THE TASK: Reproduce the span that opens at the line containing "const stem = new THREE.Group();" and closes at the line containing "obj.parent = empty", both lines included, without alteration and without any other line.

>> START

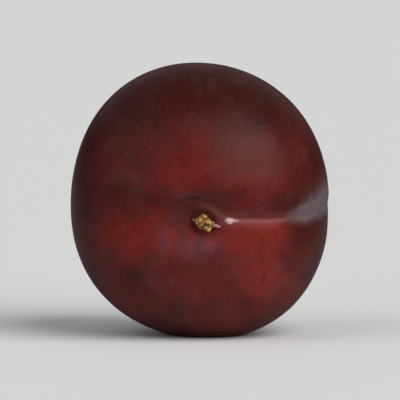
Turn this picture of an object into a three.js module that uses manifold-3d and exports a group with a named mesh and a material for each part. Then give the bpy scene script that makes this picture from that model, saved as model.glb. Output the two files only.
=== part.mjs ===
// A dessert plum as picked, at rest on one cheek: the fruit, grown in one piece with its stem cavity, suture and
// blossom end, and the short woody stub of its stem that stays in the cavity.
// Millimetres, +Z up. The origin is under the middle of the fruit, at the level of the surface that its small flat
// spot rests on. The stem end looks along -Y, a little down and towards +X, and the suture runs from there along +X.
import * as THREE from "three";
import { mergeVertices } from "three/addons/utils/BufferGeometryUtils.js";
import Module from "manifold-3d";

// The fruit's own frame has its origin between the stem end and the blossom end. There w points to the stem end,
// u to the suture and v to one cheek. t is the polar angle from w, and phi the angle round w from the suture.
const MEAN_RADIUS = 26.3; // of the section across the stem axis
const HALF_HEIGHT = 24.0; // along the stem axis, before the stem cavity is sunk
const SQUARENESS = 2.12; // exponent of the meridian: 2 is an ellipse, and more gives broader shoulders
const STEM_END_WIDER = 0.03; // share by which the stem end is wider than the middle, and the blossom end narrower
const CHEEK_SHARE = 0.031; // share by which the cheeks stand out past the mean section
const CORNER_SHARE = 0.012; // share by which the section is fuller between the cheeks, the suture and the back
const CHEEK_TURN = THREE.MathUtils.degToRad(-7); // how far the cheeks are turned out of square with the suture
const CAVITY = { depth: 3.7, spread: 4.8 };
const APEX_DIMPLE = { depth: 0.8, spread: 4.5 };
const APEX_NIB = { height: 0.5, spread: 0.8 };

// The suture is a narrow crease in a wide shallow valley, and one of its lips stands a little higher.
const SUTURE = { stem: 1.3, middle: 0.35, apex: 0.6, crease: 1.1, valley: 5.4, creaseShare: 0.4, lip: 0.15 };
const SUTURE_STARTS = [1.2, 5.0]; // distance from the stem axis over which the suture comes in
const SUTURE_TO_STEM = [0.45, 0.95]; // cosine of t over which it deepens towards the stem
const SUTURE_TO_APEX = [0.6, 0.97]; // cosine of the angle from the blossom end over which it deepens towards there
const SUTURE_BEND = { height: 0.65, middle: 7.5, spread: 4 }; // how it bends towards +v, at a distance from the axis

// Slow swellings that no two plums share: [height, u, v and w waves across the fruit, phase].
const SWELLINGS = [
  [0.38, 1.77, 1.29, 0.9, 0.6],
  [0.38, -1.45, 1.29, -1.3, -0.7],
  [0.1, 2.4, -2.0, 3.1, 4.0],
];

// How the fruit lies, in degrees, and where its own origin stands above the surface.
const STEM_TURN = 1.4; // of the stem axis, from -Y towards +X
const STEM_DROP = 6.2; // of the stem axis, below the horizontal
const SUTURE_RISE = 2.0; // of the suture, above the horizontal
const CENTRE = new THREE.Vector3(0.0, 0.0, 25.6);
const FLAT_BLEND = 0.3; // height over which the round cheek turns into the flat spot

// The stub of the stem: [radius, height above its root].
const STUB_PROFILE = [
  [0, 0],
  [1.3, 0],
  [1.4, 0.6],
  [1.3, 1.2],
  [1.12, 1.9],
  [1.1, 2.7],
  [1.25, 3.3],
  [1.5, 3.8],
  [1.4, 4.1],
  [1.0, 4.1],
  [0.5, 4.0],
  [0, 4.05],
];
const STUB_ROOT = 18.2; // of the stub's root, along the stem axis
const STUB_LEAN = [0.25, 0.3]; // how far its broken end leans over, along u and v
const STUB_TORN = 0.45; // how unevenly its broken end is torn
const SOCKET_GAP = 0.35; // round the stub's root
const SOCKET_MOUTH = 3; // how far the socket is cut past the cavity's floor

// The broken end bulges sideways in lobes and ends in teeth. Each line gives how many there are round the stub, their
// share of the tearing, and where one of them stands, in degrees from u to v.
const STUB_LOBES = [
  [2, 0.3, 130],
  [3, 0.17, -50],
  [5, 0.1, 20],
];
const STUB_TEETH = [
  [2, 1, -28],
  [5, 0.6, 5],
];

const SEGMENTS = 84;
const RINGS = 46;
const STUB_SEGMENTS = 20;
const CROWDING = { rings: 0.4, segments: 0.55 }; // how much closer they lie at the ends and at the suture

const smoothstep = THREE.MathUtils.smoothstep;

// The distance from the stem axis and the height along it, for a polar angle t.
function meridian(t) {
  const towardsStem = t < Math.PI / 2;
  const round = (Math.sin(t) ** SQUARENESS + Math.abs(Math.cos(t)) ** SQUARENESS) ** (1 / SQUARENESS);
  const radius = (MEAN_RADIUS * (1 + STEM_END_WIDER * Math.cos(t)) * Math.sin(t)) / round;
  const bell = (spread) => Math.exp(-((radius / spread) ** 2));
  const sunk = towardsStem
    ? CAVITY.depth * bell(CAVITY.spread)
    : APEX_NIB.height * bell(APEX_NIB.spread) - APEX_DIMPLE.depth * bell(APEX_DIMPLE.spread);
  return new THREE.Vector2(radius, (HALF_HEIGHT * Math.cos(t)) / round - sunk);
}

// How far the section reaches at phi, as a share of its mean radius.
function section(phi) {
  const even = phi - CHEEK_TURN;
  return 1 - CHEEK_SHARE * Math.cos(2 * even) - CORNER_SHARE * Math.cos(4 * even);
}

// How far the suture lowers the skin, at a distance across from it, a radius from the stem axis and a cosine of t.
function sutureDepth(across, radius, cosT) {
  const depth =
    SUTURE.middle +
    (SUTURE.stem - SUTURE.middle) * smoothstep(cosT, ...SUTURE_TO_STEM) +
    (SUTURE.apex - SUTURE.middle) * smoothstep(-cosT, ...SUTURE_TO_APEX);
  const crease = SUTURE.creaseShare * Math.exp(-((across / SUTURE.crease) ** 2));
  const valley = (1 - SUTURE.creaseShare) * Math.exp(-((across / SUTURE.valley) ** 2));
  const lip = SUTURE.lip * Math.tanh(across / SUTURE.crease) * Math.exp(-((across / SUTURE.valley) ** 2));
  return (depth * (crease + valley) - lip) * smoothstep(radius, ...SUTURE_STARTS);
}

function swelling(way) {
  return SWELLINGS.reduce(
    (sum, [height, u, v, w, phase]) => sum + height * Math.sin(u * way.x + v * way.y + w * way.z + phase),
    0,
  );
}

// The fruit's own frame, as it lies on the surface.
function attitude() {
  const [turn, drop, rise] = [STEM_TURN, STEM_DROP, SUTURE_RISE].map(THREE.MathUtils.degToRad);
  const stem = new THREE.Vector3(Math.sin(turn) * Math.cos(drop), -Math.cos(turn) * Math.cos(drop), -Math.sin(drop));
  const suture = new THREE.Vector3(Math.cos(turn), Math.sin(turn), 0).applyAxisAngle(stem, rise);
  const cheek = new THREE.Vector3().crossVectors(stem, suture);
  return new THREE.Matrix4().makeBasis(suture, cheek, stem).setPosition(CENTRE);
}

// A height above the surface, with what would sink below it pressed flat.
function pressed(z) {
  if (z > FLAT_BLEND) return z;
  return z < -FLAT_BLEND ? 0 : (z + FLAT_BLEND) ** 2 / (4 * FLAT_BLEND);
}

// The fruit: the meridian turned round the stem axis, then shaped by its section, suture and swellings, and laid down.
function fruitSkin() {
  const profile = [];
  for (let ring = RINGS; ring >= 0; ring--) {
    const share = ring / RINGS;
    const t = Math.PI * share - (CROWDING.rings / 2) * Math.sin(2 * Math.PI * share);
    profile.push(meridian(t));
  }
  profile[0].x = 0;
  profile[RINGS].x = 0;
  const skin = new THREE.LatheGeometry(profile, SEGMENTS);
  const places = skin.getAttribute("position");
  const lies = attitude();
  for (let i = 0; i < places.count; i++) {
    const radius = Math.hypot(places.getX(i), places.getZ(i));
    const height = places.getY(i);
    const even = Math.atan2(-places.getX(i), -places.getZ(i));
    const phi = even - CROWDING.segments * Math.sin(even);
    const reach = radius * section(phi);
    const point = new THREE.Vector3(reach * Math.cos(phi), reach * Math.sin(phi), height);
    const way = point.clone().normalize();
    const cosT = way.z;
    const bend = SUTURE_BEND.height * Math.exp(-(((reach - SUTURE_BEND.middle) / SUTURE_BEND.spread) ** 2));
    const across = 2 * reach * Math.tan(phi / 2) - bend;
    point.addScaledVector(way, swelling(way) - sutureDepth(across, reach, cosT));
    point.applyMatrix4(lies);
    places.setXYZ(i, point.x, point.y, pressed(point.z));
  }
  return skin;
}

// The sum of some waves round the stub, at an angle from u to v.
function waves(places, round) {
  return places.reduce(
    (sum, [count, share, turn]) => sum + share * Math.cos(count * (round - THREE.MathUtils.degToRad(turn))),
    0,
  );
}

// The stub, its root at the origin and +Y along the stem: leaning over and torn more and more towards its end.
function stubShape(profile, torn) {
  const stub = new THREE.LatheGeometry(
    profile.map(([radius, height]) => new THREE.Vector2(radius, height)),
    STUB_SEGMENTS,
  );
  const places = stub.getAttribute("position");
  const top = Math.max(...profile.map(([, height]) => height));
  for (let i = 0; i < places.count; i++) {
    const [x, y, z] = [places.getX(i), places.getY(i), places.getZ(i)];
    const round = Math.atan2(-z, x);
    const rise = y / top;
    const spread = 1 + torn * rise * waves(STUB_LOBES, round);
    const ragged = torn * rise ** 3 * waves(STUB_TEETH, round);
    const lean = rise ** 2 * (torn > 0 ? 1 : 0);
    const outer = smoothstep(Math.hypot(x, z), 0, 1);
    const u = x * spread + lean * STUB_LEAN[0];
    const v = -z * spread + lean * STUB_LEAN[1];
    places.setXYZ(i, u, y + ragged * outer, -v);
  }
  return stub;
}

// Turns a shape made round +Y into the fruit's own frame, with its root at a height along the stem axis.
function alongStem(shape, height) {
  return shape.rotateX(Math.PI / 2).translate(0, 0, height);
}

const wasm = await Module();
wasm.setup();

function solid(geometry) {
  const bare = geometry.clone();
  bare.deleteAttribute("normal");
  bare.deleteAttribute("uv");
  const merged = mergeVertices(bare, 1e-4);
  return new wasm.Manifold(
    new wasm.Mesh({
      numProp: 3,
      vertProperties: merged.getAttribute("position").array,
      triVerts: new Uint32Array(merged.index.array),
    }),
  );
}

function geometryOf(shape) {
  const mesh = shape.getMesh();
  return new THREE.BufferGeometry()
    .setAttribute("position", new THREE.BufferAttribute(mesh.vertProperties, 3))
    .setIndex(new THREE.BufferAttribute(mesh.triVerts, 1));
}

// The plain hole in the cavity's floor that the stub stands in.
function socket() {
  const radius = Math.max(...STUB_PROFILE.map(([r]) => r)) + SOCKET_GAP;
  const mouth = HALF_HEIGHT - CAVITY.depth + SOCKET_MOUTH;
  const hole = [
    [0, 0],
    [radius, 0],
    [radius, mouth - STUB_ROOT + SOCKET_GAP],
    [0, mouth - STUB_ROOT + SOCKET_GAP],
  ];
  return alongStem(stubShape(hole, 0), STUB_ROOT - SOCKET_GAP).applyMatrix4(attitude());
}

const plum = new THREE.Group();

const fruit = new THREE.Mesh(
  geometryOf(solid(fruitSkin()).subtract(solid(socket()))),
  new THREE.MeshStandardMaterial({ color: 0x5e1c1c, roughness: 0.42, metalness: 0 }),
);
fruit.geometry.computeVertexNormals();
fruit.name = "fruit";
plum.add(fruit);

const stem = new THREE.Group();
stem.applyMatrix4(attitude());
const stub = new THREE.Mesh(
  alongStem(stubShape(STUB_PROFILE, STUB_TORN), STUB_ROOT),
  new THREE.MeshStandardMaterial({ color: 0x9a6f36, roughness: 0.85, metalness: 0 }),
);
stub.name = "stem_stub";
stem.add(stub);
plum.add(stem);

export default plum;
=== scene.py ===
import math

import bpy
from mathutils import Matrix, Vector


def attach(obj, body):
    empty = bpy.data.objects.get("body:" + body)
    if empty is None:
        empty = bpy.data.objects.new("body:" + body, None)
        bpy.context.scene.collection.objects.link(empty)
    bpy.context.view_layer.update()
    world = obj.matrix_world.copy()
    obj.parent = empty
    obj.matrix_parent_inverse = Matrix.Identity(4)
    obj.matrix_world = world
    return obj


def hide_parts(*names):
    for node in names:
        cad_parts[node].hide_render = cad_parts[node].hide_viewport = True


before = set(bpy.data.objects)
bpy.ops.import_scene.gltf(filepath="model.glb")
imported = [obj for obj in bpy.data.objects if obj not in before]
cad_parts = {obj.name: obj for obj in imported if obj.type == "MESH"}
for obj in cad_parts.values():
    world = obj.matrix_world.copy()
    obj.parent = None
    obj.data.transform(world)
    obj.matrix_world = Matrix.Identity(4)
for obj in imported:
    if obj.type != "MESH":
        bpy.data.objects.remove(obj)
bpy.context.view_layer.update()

MM = 0.001
TURN = 2 * math.pi

# The plum's own axes are u to the suture, v to the upper cheek and w to the stem. All its sizes are in
# millimetres and its places in its own axes, until it is laid down.
STEM_TURN = math.radians(1.4)  # of the stem axis, from -Y towards +X
STEM_DROP = math.radians(6.2)  # of the stem axis, below the horizontal
SUTURE_RISE = math.radians(2.0)  # of the suture, above the horizontal
CHEEK_TURN = math.radians(-7.0)  # how far the cheeks are turned out of square with the suture
MIDDLE = Vector((0.0, 0.0, 25.6))  # of the plum, over the spot that it rests on

SKIN_SEGMENTS = 320
SKIN_RINGS = 240
SKIN_SEAM = 1e-6  # metres within which the edges of its grid meet
SKIN_SIZES = {
    "Mean radius": 26.3,
    "Half height": 24.0,
    "Squareness": 2.12,
    "Stem end wider": 0.03,
    "Cheeks stand out": 0.031,
    "Corners stand out": 0.012,
    "Cavity depth": 3.7,
    "Cavity spread": 4.8,
    "Apex dimple depth": 0.8,
    "Apex dimple spread": 4.5,
    "Apex nib height": 0.5,
    "Apex nib spread": 0.8,
    "Suture depth at the stem": 1.3,
    "Suture depth in the middle": 0.35,
    "Suture depth at the apex": 0.6,
    "Crease half width": 1.1,
    "Valley half width": 5.4,
    "Crease share": 0.4,
    "Higher lip": 0.15,
    "Flat spot blend": 0.3,
    "Dent height": 0.1,
    "Pucker height": 0.1,
    "Fold height": 0.25,
    "Fold groove": 0.18,
    "Pit depth": 0.6,
    "Bead height": 0.4,
}
PIT_MIDDLE = (0.1, 0.35)  # of the pit round the stub, u and v
PIT_EDGE = (1.7, 2.9)  # distance from its middle over which the pit rises to the cavity
CAVITY_RELIEF = (0.2, 0.6)  # cosine of the angle from the stem over which the cavity's own relief comes in
DENTS = {"scale": 0.16, "detail": 1.0}
DENTS_START = (1.0, 6.0)  # distance from the stem axis over which the dents come in
PUCKERS = {"round": 2.6, "down": 0.12, "gain": 4.0, "middle": 3.4, "spread": 2.2}
SUTURE_BEND = {"height": 0.65, "middle": 7.5, "spread": 4.0}  # how the suture bends towards +v near the stem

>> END

EXERCISE OUTPUT:
const stem = new THREE.Group();
stem.applyMatrix4(attitude());
const stub = new THREE.Mesh(
  alongStem(stubShape(STUB_PROFILE, STUB_TORN), STUB_ROOT),
  new THREE.MeshStandardMaterial({ color: 0x9a6f36, roughness: 0.85, metalness: 0 }),
);
stub.name = "stem_stub";
stem.add(stub);
plum.add(stem);

export default plum;
=== scene.py ===
import math

import bpy
from mathutils import Matrix, Vector


def attach(obj, body):
    empty = bpy.data.objects.get("body:" + body)
    if empty is None:
        empty = bpy.data.objects.new("body:" + body, None)
        bpy.context.scene.collection.objects.link(empty)
    bpy.context.view_layer.update()
    world = obj.matrix_world.copy()
    obj.parent = empty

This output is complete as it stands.